[Begin DATA EXTRACT]

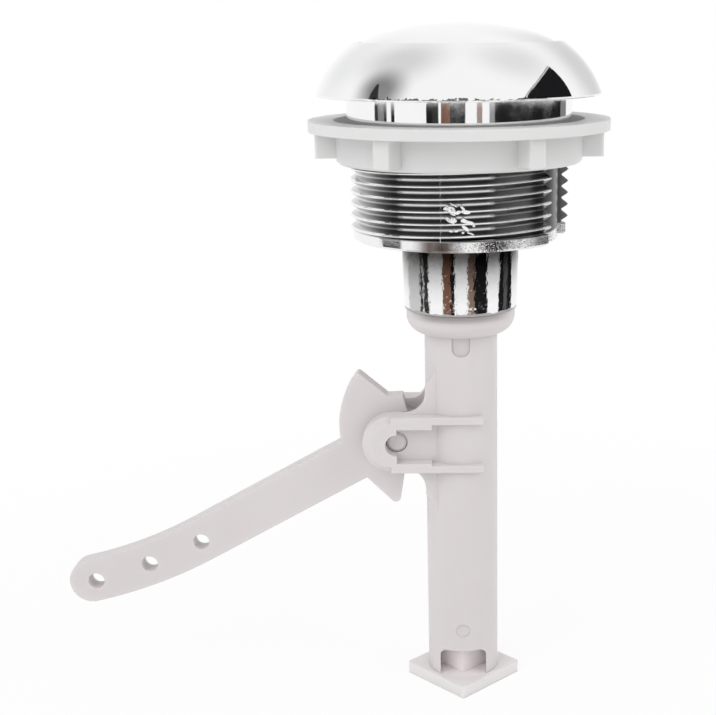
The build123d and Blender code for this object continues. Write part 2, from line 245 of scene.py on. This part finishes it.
# Return spring between the rod's slider and the foot plug
spring_radius = 3.4
spring_wire = 0.5
spring_turns = 6.0
spring_low = -89.45
spring_high = -59.2
spring_closed_turns = 0.9
spring_coil_rise = 1.02
spring_sides = 10
spring_steps = 36

# Creases that stay sharp, in degrees
crease_angle = 35
small_crease_angle = 30


def mesh_piece(name, points, faces, body, material, crease):
    """A smooth mesh from points in millimetres, riding on a body, with its steeper creases kept sharp."""
    mesh = bpy.data.meshes.new(name)
    mesh.from_pydata([Vector(p) * MM for p in points], [], faces)
    mesh.validate()
    obj = bpy.data.objects.new(name, mesh)
    bpy.context.scene.collection.objects.link(obj)
    editable = bmesh.new()
    editable.from_mesh(mesh)
    bmesh.ops.recalc_face_normals(editable, faces=editable.faces)
    editable.to_mesh(mesh)
    editable.free()
    mesh.polygons.foreach_set("use_smooth", [True] * len(mesh.polygons))
    mesh.set_sharp_from_angle(angle=radians(crease))
    mesh.update()
    mesh.materials.append(material)
    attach(obj, body)
    return obj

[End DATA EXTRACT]

WORK TO COMPLETE – Each line above must be printed exactly as it appears.

EXERCISE RESPONSE –
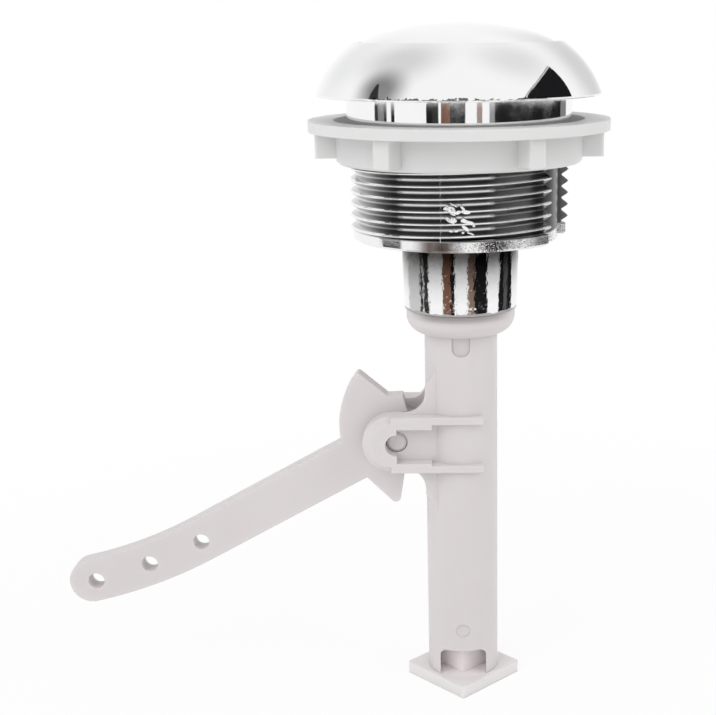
The build123d and Blender code for this object continues. Write part 2, from line 245 of scene.py on. This part finishes it.
# Return spring between the rod's slider and the foot plug
spring_radius = 3.4
spring_wire = 0.5
spring_turns = 6.0
spring_low = -89.45
spring_high = -59.2
spring_closed_turns = 0.9
spring_coil_rise = 1.02
spring_sides = 10
spring_steps = 36

# Creases that stay sharp, in degrees
crease_angle = 35
small_crease_angle = 30


def mesh_piece(name, points, faces, body, material, crease):
    """A smooth mesh from points in millimetres, riding on a body, with its steeper creases kept sharp."""
    mesh = bpy.data.meshes.new(name)
    mesh.from_pydata([Vector(p) * MM for p in points], [], faces)
    mesh.validate()
    obj = bpy.data.objects.new(name, mesh)
    bpy.context.scene.collection.objects.link(obj)
    editable = bmesh.new()
    editable.from_mesh(mesh)
    bmesh.ops.recalc_face_normals(editable, faces=editable.faces)
    editable.to_mesh(mesh)
    editable.free()
    mesh.polygons.foreach_set("use_smooth", [True] * len(mesh.polygons))
    mesh.set_sharp_from_angle(angle=radians(crease))
    mesh.update()
    mesh.materials.append(material)
    attach(obj, body)
    return obj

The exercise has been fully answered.